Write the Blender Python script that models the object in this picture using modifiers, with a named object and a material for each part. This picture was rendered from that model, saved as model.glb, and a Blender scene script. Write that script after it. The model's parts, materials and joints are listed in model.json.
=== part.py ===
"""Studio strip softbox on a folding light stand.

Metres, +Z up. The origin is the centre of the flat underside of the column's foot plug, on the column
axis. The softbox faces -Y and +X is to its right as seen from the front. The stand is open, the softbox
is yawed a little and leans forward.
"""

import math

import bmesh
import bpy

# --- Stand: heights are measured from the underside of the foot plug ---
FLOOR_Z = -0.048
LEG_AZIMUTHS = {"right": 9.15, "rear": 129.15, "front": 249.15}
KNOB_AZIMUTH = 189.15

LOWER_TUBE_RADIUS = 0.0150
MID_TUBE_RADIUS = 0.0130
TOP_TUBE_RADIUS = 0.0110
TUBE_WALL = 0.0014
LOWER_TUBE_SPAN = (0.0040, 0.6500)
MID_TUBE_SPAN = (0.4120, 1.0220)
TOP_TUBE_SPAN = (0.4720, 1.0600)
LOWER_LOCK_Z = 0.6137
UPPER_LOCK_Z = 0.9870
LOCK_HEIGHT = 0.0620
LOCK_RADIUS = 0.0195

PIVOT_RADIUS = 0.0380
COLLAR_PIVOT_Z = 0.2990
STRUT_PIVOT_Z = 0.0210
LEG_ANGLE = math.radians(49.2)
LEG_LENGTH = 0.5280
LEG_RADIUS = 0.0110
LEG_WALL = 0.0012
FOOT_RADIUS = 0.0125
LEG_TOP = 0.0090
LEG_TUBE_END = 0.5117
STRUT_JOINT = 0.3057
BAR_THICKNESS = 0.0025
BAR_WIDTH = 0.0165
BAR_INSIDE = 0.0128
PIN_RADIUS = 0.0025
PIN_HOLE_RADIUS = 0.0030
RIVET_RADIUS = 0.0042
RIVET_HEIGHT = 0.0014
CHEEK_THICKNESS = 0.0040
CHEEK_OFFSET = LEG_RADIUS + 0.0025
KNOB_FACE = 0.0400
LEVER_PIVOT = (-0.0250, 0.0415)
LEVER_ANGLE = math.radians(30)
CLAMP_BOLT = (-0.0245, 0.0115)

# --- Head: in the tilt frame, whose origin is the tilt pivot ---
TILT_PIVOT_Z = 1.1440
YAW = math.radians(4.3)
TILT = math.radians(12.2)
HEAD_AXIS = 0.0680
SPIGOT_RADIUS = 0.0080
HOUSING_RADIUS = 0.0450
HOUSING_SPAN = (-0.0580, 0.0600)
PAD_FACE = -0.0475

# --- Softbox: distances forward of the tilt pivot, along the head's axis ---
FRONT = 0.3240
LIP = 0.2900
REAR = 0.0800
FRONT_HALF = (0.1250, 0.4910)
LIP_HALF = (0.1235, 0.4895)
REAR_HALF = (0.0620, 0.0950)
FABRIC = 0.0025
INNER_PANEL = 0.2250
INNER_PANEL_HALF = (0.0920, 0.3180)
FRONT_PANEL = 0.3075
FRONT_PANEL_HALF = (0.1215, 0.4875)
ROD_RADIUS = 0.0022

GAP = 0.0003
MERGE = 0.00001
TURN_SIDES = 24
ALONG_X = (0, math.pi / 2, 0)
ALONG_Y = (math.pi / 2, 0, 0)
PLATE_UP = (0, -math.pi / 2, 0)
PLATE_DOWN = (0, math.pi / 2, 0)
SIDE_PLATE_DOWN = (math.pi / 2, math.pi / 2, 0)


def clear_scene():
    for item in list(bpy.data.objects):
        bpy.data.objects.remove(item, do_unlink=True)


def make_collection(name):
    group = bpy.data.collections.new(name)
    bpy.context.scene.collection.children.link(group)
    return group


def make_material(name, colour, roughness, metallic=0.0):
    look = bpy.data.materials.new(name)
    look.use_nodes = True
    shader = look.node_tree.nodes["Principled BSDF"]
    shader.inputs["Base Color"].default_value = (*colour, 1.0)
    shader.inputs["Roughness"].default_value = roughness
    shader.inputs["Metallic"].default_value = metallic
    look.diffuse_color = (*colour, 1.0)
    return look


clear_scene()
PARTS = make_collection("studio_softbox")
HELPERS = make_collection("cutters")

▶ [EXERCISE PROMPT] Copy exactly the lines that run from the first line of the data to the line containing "CLAMP_BOLT = (-0.0245, 0.0115)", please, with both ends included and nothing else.

▶ [OUTPUT OF THE EXERCISE]
Write the Blender Python script that models the object in this picture using modifiers, with a named object and a material for each part. This picture was rendered from that model, saved as model.glb, and a Blender scene script. Write that script after it. The model's parts, materials and joints are listed in model.json.
=== part.py ===
"""Studio strip softbox on a folding light stand.

Metres, +Z up. The origin is the centre of the flat underside of the column's foot plug, on the column
axis. The softbox faces -Y and +X is to its right as seen from the front. The stand is open, the softbox
is yawed a little and leans forward.
"""

import math

import bmesh
import bpy

# --- Stand: heights are measured from the underside of the foot plug ---
FLOOR_Z = -0.048
LEG_AZIMUTHS = {"right": 9.15, "rear": 129.15, "front": 249.15}
KNOB_AZIMUTH = 189.15

LOWER_TUBE_RADIUS = 0.0150
MID_TUBE_RADIUS = 0.0130
TOP_TUBE_RADIUS = 0.0110
TUBE_WALL = 0.0014
LOWER_TUBE_SPAN = (0.0040, 0.6500)
MID_TUBE_SPAN = (0.4120, 1.0220)
TOP_TUBE_SPAN = (0.4720, 1.0600)
LOWER_LOCK_Z = 0.6137
UPPER_LOCK_Z = 0.9870
LOCK_HEIGHT = 0.0620
LOCK_RADIUS = 0.0195

PIVOT_RADIUS = 0.0380
COLLAR_PIVOT_Z = 0.2990
STRUT_PIVOT_Z = 0.0210
LEG_ANGLE = math.radians(49.2)
LEG_LENGTH = 0.5280
LEG_RADIUS = 0.0110
LEG_WALL = 0.0012
FOOT_RADIUS = 0.0125
LEG_TOP = 0.0090
LEG_TUBE_END = 0.5117
STRUT_JOINT = 0.3057
BAR_THICKNESS = 0.0025
BAR_WIDTH = 0.0165
BAR_INSIDE = 0.0128
PIN_RADIUS = 0.0025
PIN_HOLE_RADIUS = 0.0030
RIVET_RADIUS = 0.0042
RIVET_HEIGHT = 0.0014
CHEEK_THICKNESS = 0.0040
CHEEK_OFFSET = LEG_RADIUS + 0.0025
KNOB_FACE = 0.0400
LEVER_PIVOT = (-0.0250, 0.0415)
LEVER_ANGLE = math.radians(30)
CLAMP_BOLT = (-0.0245, 0.0115)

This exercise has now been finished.